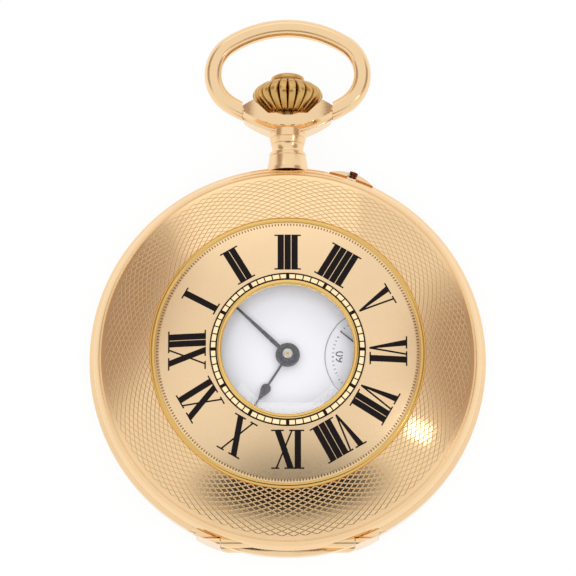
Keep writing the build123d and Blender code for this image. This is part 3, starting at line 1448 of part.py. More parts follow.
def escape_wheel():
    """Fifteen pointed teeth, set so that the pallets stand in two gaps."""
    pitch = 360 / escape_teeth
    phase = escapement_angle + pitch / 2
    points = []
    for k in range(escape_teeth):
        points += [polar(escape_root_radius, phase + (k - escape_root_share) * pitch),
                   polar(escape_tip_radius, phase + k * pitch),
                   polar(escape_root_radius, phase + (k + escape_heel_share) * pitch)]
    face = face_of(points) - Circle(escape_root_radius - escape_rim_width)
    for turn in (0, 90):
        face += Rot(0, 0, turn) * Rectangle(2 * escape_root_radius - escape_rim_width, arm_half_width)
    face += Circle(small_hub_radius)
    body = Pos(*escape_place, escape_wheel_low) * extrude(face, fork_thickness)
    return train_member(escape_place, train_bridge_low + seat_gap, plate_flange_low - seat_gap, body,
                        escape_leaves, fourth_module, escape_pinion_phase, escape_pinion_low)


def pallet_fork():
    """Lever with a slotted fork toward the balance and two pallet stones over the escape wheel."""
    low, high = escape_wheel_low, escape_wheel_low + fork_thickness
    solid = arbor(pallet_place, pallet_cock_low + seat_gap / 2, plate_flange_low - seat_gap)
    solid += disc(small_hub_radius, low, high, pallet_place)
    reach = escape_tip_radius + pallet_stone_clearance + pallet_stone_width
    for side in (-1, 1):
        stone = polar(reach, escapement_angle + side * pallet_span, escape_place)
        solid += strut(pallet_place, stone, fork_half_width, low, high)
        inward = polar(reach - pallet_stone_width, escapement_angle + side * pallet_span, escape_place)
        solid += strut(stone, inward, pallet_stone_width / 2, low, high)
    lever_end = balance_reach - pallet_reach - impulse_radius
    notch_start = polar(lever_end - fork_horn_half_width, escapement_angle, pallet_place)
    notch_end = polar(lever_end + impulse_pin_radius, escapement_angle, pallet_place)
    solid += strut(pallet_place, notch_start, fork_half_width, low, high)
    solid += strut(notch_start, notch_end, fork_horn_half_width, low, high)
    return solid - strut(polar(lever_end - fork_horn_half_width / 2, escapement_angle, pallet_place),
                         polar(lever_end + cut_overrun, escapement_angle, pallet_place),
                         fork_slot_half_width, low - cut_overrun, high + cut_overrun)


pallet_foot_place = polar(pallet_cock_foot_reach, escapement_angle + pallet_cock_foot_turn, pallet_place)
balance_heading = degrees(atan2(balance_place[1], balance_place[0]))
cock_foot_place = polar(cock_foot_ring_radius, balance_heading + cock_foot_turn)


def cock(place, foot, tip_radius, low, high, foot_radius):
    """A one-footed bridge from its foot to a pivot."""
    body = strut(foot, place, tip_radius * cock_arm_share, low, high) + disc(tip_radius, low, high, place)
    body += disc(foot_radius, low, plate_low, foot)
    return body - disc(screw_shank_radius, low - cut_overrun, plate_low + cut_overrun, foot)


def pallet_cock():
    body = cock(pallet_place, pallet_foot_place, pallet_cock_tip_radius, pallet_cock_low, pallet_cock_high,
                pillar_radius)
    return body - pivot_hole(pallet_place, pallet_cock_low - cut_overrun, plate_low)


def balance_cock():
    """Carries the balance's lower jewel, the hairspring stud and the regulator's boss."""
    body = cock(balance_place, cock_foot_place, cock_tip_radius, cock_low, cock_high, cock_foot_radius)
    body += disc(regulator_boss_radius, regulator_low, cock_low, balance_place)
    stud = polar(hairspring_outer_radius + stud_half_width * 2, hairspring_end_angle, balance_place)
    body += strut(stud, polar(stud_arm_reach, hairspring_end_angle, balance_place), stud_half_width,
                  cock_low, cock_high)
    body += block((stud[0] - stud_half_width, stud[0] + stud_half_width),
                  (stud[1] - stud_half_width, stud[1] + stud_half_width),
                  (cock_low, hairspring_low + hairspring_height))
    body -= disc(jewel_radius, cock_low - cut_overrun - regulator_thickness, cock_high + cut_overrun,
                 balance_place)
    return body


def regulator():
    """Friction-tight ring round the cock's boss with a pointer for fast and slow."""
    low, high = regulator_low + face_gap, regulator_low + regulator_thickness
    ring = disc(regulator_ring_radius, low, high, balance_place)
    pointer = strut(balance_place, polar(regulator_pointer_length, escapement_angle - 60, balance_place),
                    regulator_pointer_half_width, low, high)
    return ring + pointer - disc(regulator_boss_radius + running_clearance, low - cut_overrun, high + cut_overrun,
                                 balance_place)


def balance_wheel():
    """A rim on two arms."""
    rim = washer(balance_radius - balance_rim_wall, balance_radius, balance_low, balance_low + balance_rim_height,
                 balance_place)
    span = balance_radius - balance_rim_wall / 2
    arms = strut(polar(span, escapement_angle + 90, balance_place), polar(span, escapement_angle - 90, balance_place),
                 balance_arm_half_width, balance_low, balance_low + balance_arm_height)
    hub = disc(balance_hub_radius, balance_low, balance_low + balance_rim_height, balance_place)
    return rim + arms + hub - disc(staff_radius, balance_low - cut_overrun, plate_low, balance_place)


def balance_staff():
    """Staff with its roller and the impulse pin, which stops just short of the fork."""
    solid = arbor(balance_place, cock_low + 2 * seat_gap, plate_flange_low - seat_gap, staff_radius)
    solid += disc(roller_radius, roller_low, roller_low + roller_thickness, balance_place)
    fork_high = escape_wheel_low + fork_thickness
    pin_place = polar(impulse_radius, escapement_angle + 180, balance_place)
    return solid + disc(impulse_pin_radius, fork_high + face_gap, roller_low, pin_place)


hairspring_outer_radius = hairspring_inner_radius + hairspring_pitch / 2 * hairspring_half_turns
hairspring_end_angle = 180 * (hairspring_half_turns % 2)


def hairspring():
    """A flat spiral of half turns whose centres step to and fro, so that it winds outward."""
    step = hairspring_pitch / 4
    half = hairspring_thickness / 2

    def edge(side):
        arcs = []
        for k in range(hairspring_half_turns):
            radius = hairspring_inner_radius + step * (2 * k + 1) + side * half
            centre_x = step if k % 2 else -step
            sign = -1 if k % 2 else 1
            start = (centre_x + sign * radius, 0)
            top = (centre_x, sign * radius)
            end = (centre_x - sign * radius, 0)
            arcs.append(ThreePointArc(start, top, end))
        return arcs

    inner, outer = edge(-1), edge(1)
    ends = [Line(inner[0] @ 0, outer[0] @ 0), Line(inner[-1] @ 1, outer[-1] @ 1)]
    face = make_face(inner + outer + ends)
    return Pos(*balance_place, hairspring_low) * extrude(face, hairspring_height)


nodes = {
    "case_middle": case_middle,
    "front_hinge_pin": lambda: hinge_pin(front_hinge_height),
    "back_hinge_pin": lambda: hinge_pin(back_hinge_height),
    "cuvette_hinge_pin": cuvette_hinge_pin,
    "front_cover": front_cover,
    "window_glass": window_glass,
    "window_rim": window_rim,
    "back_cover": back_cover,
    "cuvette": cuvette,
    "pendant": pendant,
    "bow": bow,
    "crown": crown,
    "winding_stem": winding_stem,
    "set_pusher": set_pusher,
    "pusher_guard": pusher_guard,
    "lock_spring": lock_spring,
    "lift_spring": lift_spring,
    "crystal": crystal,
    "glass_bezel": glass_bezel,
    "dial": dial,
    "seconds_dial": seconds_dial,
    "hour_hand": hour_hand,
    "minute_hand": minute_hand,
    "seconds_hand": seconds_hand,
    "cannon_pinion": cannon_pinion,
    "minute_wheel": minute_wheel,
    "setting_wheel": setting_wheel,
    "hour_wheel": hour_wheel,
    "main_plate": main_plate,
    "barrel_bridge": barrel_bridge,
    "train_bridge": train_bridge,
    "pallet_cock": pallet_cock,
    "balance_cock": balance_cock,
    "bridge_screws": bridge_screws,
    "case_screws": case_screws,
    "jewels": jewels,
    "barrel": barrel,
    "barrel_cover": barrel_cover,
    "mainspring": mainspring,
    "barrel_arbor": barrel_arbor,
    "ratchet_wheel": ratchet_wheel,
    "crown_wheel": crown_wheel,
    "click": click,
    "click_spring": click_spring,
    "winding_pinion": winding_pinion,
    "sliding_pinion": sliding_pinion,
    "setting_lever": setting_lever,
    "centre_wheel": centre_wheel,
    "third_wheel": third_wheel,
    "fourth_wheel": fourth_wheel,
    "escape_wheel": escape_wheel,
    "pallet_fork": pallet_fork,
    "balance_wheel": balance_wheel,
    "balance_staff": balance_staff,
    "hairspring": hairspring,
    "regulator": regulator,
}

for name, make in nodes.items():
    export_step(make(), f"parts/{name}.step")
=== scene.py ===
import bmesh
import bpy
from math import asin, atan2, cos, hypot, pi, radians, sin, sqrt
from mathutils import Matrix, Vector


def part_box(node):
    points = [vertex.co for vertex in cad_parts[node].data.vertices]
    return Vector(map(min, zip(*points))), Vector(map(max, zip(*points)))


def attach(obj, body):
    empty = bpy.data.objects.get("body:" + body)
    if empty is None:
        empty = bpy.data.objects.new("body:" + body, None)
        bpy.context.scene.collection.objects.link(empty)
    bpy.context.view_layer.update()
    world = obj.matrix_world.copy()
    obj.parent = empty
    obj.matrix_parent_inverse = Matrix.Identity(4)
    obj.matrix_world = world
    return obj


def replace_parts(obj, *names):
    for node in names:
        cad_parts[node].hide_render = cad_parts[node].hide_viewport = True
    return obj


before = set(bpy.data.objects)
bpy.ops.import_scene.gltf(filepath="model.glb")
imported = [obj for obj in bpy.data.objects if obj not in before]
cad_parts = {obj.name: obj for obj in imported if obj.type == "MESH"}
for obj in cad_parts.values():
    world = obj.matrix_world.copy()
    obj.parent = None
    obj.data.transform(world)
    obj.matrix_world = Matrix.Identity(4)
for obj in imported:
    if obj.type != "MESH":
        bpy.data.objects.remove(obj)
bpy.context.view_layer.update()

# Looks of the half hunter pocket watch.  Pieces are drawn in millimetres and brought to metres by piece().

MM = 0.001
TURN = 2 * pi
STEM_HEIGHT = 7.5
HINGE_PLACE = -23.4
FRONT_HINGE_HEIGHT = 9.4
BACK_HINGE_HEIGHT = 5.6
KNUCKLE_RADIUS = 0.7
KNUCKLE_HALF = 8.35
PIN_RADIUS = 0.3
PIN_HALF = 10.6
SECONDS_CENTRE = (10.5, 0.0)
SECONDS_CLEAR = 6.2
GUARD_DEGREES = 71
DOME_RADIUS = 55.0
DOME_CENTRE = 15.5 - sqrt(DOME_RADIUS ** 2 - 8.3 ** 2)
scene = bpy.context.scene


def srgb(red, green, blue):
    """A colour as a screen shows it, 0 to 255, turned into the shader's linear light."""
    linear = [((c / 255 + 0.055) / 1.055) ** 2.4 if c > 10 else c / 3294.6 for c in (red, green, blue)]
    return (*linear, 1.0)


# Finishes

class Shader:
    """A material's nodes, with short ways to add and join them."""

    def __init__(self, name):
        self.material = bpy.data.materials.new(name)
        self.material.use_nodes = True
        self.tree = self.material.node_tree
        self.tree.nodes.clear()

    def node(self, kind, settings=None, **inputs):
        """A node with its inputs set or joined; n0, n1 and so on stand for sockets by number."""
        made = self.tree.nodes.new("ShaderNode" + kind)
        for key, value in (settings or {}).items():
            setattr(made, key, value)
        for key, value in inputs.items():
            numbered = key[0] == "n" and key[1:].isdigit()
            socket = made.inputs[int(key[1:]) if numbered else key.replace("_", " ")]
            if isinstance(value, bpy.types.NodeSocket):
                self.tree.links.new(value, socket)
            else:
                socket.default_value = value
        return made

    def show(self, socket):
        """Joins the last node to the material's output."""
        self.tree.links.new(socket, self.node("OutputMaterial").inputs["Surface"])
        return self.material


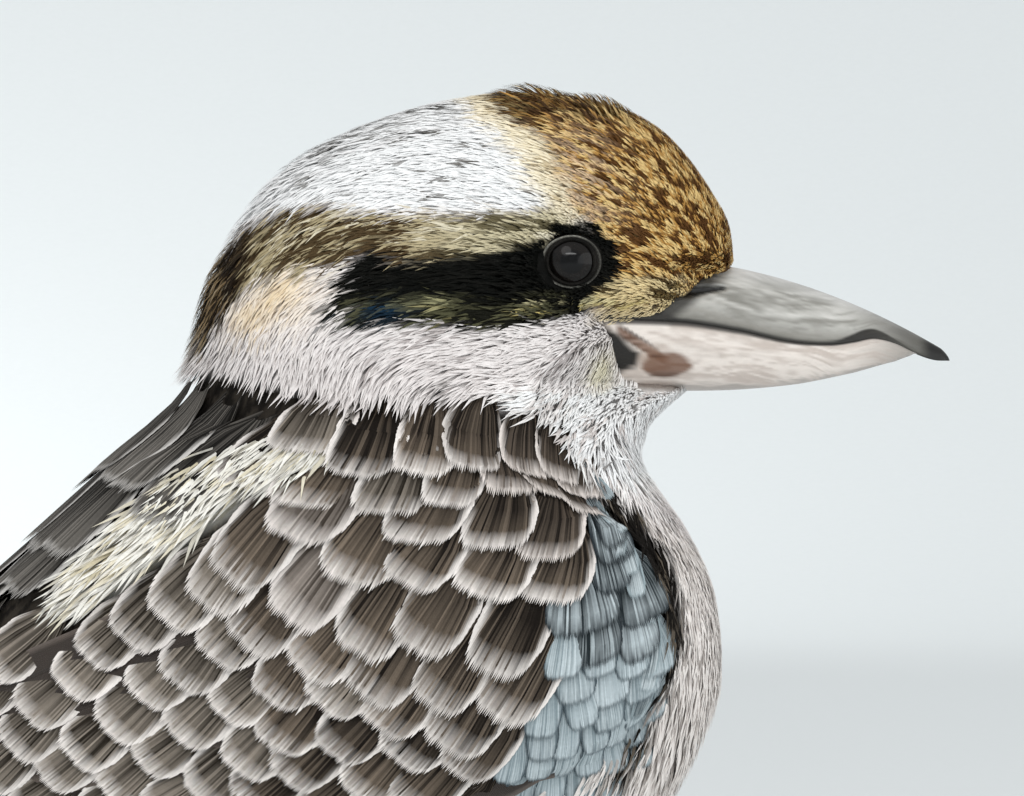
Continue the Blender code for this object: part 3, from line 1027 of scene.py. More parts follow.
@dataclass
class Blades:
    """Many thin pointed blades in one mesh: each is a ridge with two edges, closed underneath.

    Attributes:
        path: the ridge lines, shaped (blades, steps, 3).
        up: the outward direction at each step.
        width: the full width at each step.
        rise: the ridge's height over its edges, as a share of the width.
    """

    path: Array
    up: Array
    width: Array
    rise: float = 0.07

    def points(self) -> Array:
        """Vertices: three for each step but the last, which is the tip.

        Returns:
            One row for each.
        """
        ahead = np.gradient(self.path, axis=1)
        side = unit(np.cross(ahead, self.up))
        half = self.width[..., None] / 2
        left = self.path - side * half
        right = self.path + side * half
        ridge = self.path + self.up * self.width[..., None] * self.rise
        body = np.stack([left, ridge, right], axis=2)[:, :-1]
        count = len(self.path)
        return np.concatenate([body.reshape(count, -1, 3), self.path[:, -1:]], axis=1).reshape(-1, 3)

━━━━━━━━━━

Exercise |
Show every line from the entries above in which "Vector" appears.

Output below |
from mathutils import Matrix, Vector
    return Vector(map(min, zip(*points))), Vector(map(max, zip(*points)))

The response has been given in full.